For both the preservation professional and urban planner, this book shows how preservation is a key to the creation of livable cities. The author Eric Allison, the founder and coordinated of the graduate historic preservation program at Pratt Institute in New York City, offers tools and case studies that preservationists and planners can learn from in implementing preservation projects or plans in cities large and small.  This book is a must read for anyone working in or interested in these fields and the creation and maintenance of livable cities.

Historic Preservation and the Livable City Review

Everything old is new again. This book tells us why. Not since Jane Jacobs' THE DEATH AND LIFE OF GREAT AMERICAN CITIES has a book so clearly drawn out the things that make a city livable. Turns out a lot of it has to do with a sense of time and place.

I learned a lot about myself and where I live (Greenwich Village). Though I guess the target audience is also planners, economic development people, preservationists, housing people, etc. - professionals whose job is making a city work and thrive. But this book is a gift for curious and innocent city dwellers like me who half killed themselves restoring old housing stock because it felt more like a place to live than some modern sheetrock box. Now I understand a lot more about why I did it.
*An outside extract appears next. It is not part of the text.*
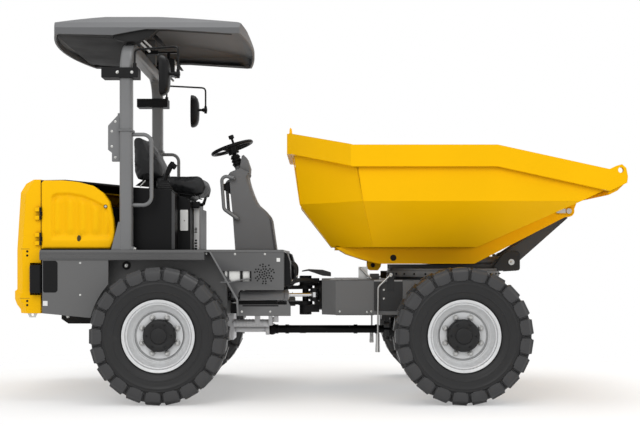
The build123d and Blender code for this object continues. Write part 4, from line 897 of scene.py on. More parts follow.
# Lining: a panel behind the posts, gussets beside the recess where the hoop passes, tucks along
# the sides and two wiring sleeves. All of it stays inside the roof's skin.
lining_bm, gusset_bm, slot_bm, tuck_bm, sleeve_bm = [bmesh.new() for n in range(5)]
prism(lining_bm, [(-1.930, 2.692), (-1.500, 2.672), (-1.440, 2.700), (-1.440, 2.712), (-1.500, 2.706),
                  (-1.900, 2.708)], -0.560, 0.560)
for side in (RIGHT, LEFT):
    prism(lining_bm, [(-1.860, 2.690), (-1.500, 2.674), (-1.500, 2.684), (-1.860, 2.700)], side * 0.540,
          side * 0.652)
    prism(gusset_bm, [(-1.500, 2.676), (-1.455, 2.690), (-1.420, 2.714), (-1.500, 2.712)], side * 0.600,
          side * 0.654)
    prism(gusset_bm, [(-1.240, 2.714), (-1.200, 2.712), (-1.130, 2.640), (-1.150, 2.636)], side * 0.380,
          side * 0.560)
    edge = [(-1.900, 2.6808), (-1.480, 2.6720), (-1.350, 2.6965), (-1.240, 2.7140), (-1.090, 2.7130),
            (-0.620, 2.6838)]
    prism(tuck_bm, edge + [(x, z + 0.011) for x, z in reversed(edge)], side * 0.604, side * 0.6668)
    prism(tuck_bm, [(-1.490, 2.678), (-1.360, 2.700), (-1.240, 2.716), (-1.160, 2.716), (-1.215, 2.665),
                    (-1.290, 2.630), (-1.400, 2.625), (-1.470, 2.645)], side * 0.585, side * 0.658)
    rod(sleeve_bm, (-1.285, side * 0.640, 2.620), (-1.225, side * 0.600, 2.560), 0.009, 16)
    rod(sleeve_bm, (-1.265, side * 0.640, 2.640), (-1.205, side * 0.600, 2.585), 0.007, 16)
    # a slot in each side of the roof: a thin black slab of painted shade
    slab(slot_bm, (-0.690, -0.655), (side * 0.664, side * 0.6672), (2.706, 2.712))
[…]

The authors are also out to change opinions. The main argument is that heritage (historic) preservation needs to be integrated into the planning and upkeep of cities as an integral part of creating and maintaining livable environments, not treated as an impediment. Turns out it's actually cheaper in many cases to restore existing sturdy housing stock than to bulldoze it for structural crap. (No wonder luxury Park Avenue housing always advertises itself as "pre-war," code for plaster, not quarter-inch sheetrock.)
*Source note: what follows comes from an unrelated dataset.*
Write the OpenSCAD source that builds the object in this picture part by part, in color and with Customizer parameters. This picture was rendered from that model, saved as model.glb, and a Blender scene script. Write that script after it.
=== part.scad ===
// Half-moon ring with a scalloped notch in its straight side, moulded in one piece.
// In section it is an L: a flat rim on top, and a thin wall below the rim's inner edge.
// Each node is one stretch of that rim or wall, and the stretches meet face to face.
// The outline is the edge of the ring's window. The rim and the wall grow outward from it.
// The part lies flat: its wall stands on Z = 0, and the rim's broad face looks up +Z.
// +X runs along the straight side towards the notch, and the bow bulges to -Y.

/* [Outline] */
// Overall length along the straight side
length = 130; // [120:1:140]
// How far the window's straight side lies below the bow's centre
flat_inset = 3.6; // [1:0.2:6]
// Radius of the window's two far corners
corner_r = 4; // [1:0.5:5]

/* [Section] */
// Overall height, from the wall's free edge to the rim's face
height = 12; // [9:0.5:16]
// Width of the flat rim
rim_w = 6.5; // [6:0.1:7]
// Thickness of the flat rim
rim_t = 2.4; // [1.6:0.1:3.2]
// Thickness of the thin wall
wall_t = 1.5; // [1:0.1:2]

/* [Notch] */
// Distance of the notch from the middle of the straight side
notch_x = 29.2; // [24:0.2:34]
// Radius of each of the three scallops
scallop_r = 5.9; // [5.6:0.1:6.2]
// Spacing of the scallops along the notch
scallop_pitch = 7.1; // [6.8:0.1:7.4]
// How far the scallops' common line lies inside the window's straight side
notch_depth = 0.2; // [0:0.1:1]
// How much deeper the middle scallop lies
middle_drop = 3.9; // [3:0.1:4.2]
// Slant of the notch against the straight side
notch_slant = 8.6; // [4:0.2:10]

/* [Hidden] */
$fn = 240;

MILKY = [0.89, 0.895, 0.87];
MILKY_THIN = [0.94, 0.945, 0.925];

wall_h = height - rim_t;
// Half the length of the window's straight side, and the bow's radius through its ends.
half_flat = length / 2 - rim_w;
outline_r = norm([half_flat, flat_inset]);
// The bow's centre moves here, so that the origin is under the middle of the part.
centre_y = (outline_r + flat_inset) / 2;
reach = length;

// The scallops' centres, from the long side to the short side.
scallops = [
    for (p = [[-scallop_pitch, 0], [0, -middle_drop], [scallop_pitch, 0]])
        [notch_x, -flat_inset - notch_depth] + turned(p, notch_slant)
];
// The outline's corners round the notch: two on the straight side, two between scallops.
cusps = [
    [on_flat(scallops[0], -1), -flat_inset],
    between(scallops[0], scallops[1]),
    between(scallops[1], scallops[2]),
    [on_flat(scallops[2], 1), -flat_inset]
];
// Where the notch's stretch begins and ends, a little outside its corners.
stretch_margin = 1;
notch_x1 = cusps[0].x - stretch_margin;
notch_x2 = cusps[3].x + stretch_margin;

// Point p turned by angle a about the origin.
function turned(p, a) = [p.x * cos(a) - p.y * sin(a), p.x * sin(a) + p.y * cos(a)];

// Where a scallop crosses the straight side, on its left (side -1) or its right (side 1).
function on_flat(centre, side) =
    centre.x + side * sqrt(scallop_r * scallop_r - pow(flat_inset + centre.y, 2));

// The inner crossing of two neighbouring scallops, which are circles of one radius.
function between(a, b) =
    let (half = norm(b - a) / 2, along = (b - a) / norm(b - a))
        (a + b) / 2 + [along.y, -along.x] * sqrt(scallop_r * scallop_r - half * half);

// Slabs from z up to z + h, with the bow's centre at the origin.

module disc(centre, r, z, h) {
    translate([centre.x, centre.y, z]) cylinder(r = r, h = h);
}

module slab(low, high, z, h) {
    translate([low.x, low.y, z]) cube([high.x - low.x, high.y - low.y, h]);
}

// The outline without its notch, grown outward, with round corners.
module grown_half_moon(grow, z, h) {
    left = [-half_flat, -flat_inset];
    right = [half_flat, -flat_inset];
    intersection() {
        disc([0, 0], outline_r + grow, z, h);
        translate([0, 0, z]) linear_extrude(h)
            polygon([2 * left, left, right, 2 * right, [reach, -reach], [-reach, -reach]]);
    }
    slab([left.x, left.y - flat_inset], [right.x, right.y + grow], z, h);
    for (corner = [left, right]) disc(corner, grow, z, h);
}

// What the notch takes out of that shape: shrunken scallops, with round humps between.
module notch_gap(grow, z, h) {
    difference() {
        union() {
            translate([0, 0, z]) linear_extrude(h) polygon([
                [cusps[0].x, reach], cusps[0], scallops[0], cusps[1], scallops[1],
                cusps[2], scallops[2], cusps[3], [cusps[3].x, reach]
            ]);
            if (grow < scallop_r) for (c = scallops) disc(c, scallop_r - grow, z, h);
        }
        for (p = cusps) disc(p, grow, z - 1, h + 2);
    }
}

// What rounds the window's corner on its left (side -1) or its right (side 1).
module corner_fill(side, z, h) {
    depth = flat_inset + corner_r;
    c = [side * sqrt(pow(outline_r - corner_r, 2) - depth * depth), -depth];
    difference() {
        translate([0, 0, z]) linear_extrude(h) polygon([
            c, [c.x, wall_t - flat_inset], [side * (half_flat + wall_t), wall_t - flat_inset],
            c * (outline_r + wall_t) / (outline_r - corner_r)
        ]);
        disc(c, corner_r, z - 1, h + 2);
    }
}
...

The book also provides a library's worth of case studies of cities across the country that have seen the light and renovated and saved their architectural heritage. This annotated catalogue (with a treasure trove of photos) is itself reason enough to include the book in any collection of record. It also convincingly argues for cities to include sustainability and heritage preservation in any comprehensive planning, cutting across all the different agencies involved. Given how historic preservation enriches us all, it should be a starting point, not an afterthought.

This book tells us in detail where we've been. I hope it also tells us where we're going.